Planning director Mark Kirstner presented the commission with three options: Pass the ordinance as written; pass the ordinance with amendments (which, in fairness, could have gotten somewhat complicated) or vote down the ordinance.
Former planning board chairman Mary Skenes also made a presentation, saying the ordinance was the best compromise for all landowners along the Urban Loop, many of them farmers who might wish to rezone their land in the future.
Another factor the planning board had to deal with was pressure from the City of Greensboro to adopt its ordinance, which bans billboards altogether.
“This ordinance was not arrived at willy-nilly,” Skenes said. “We heard loud and clear from Guilford County farmers. The city ordinance was much too restrictive and practical for application in the county.”

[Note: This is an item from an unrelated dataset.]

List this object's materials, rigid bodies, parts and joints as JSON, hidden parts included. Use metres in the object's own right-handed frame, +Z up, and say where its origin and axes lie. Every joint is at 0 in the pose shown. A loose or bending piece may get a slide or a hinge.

Basically, the ordinance allowed billboards but restricted them to land zoned highway business, light industrial and heavy industrial. In the future, landowners who successfully had their land rezoned to those designations would be able to erect billboards, which troubled some commissioners.
“The scenic corridor will have billboards all up and down it. Is that correct, Mr. Kirstner?” commissioner Linda Shaw asked.
“The property would have to be rezoned,” Kirstner said.
Commissioner Billy Yow maintained that the placement of billboards was primarily a zoning issue.
“If this is a zoning matter, whether there’s a scenic corridor or not, then why are we even having this discussion?” Yow asked.
During the public hearing portion, only three speakers spoke out in opposition to the ordinance. When it came time to vote, Landreth asked for a positive motion, meaning commissioners would vote yes or no to adopt the amendment. But Yow and fellow commissioner Steve Arnold insisted on putting forth a motion in the negative state, setting off a confusing round of back-and-forth on procedure.
“Mr. Chairman, our rules do not state that our motions must be made in a positive state,” Arnold said. He then made a motion to overrule Landreth’s decision and make the motion in a negative state.
For at least the next hour, confusion reigned as motions and subsequent counter motions were made and voted on. Commissioner Carolyn Coleman then made an attempt to amend the ordinance, but it was clear she was confused about how she would do so.
Landreth then called a five-minute recess to regain control of the meeting. Afterwards, Coleman stated her proposed amendment: To allow billboards only on land currently zoned industrial or highway business. Such an amendment would have been overly restrictive, considering the majority of county land along the urban loop is zoned agricultural.
“That sounds like a ban for everyone else,” said commissioner Bruce Davis.
After much discussion and further delay, Coleman’s motion failed by a 6-4 vote.
Commissioner Mike Barber, who earlier confessed to having a “melancholy moment” over his pending departure from the board, proposed adopting the ordinance to take effect Dec. 1.
Arnold argued that motion had already failed. Say what you will about Arnold, one can’t help but respect his political game. While Yow used the big-picture land-rights argument, Arnold was the parliamentarian, keeping track of every motion, using every angle he could to see that the ordinance died one way or another.
“Mrs. Shaw’s motion is in no way a substitute motion to my motion,” he said at one point.
Earlier, he argued that fellow commissioner Skip Alston, a lobbyist for the billboard industry, could not recuse himself from the debate and voting. If anything, Arnold said, Alston was required by law to vote on the matter.
At other times during the debate he moved to go into closed session and to adjourn pending remaining items on the agenda except new business.
Though he remained calm, it was clear Landreth, perhaps seeing a light at the end of the tunnel, had enough.
“A motion to adjourn is a motion to adjourn, period,” he said. “Now would you please cast your vote on that motion or be quiet?”
The motion passed by 6-4 vote, with Yow, Arnold, Jeff Thigpen and Mary Rakestraw voting against it.
“Welcome to the county with no land rights,” Yow said. “Pay your taxes and do what we tell you. Right Mr. Chairman?”
“Whatever you say, Mr. Yow,” Landreth replied, without looking up. “I’ve got two more meetings to go, and I thank you very much.”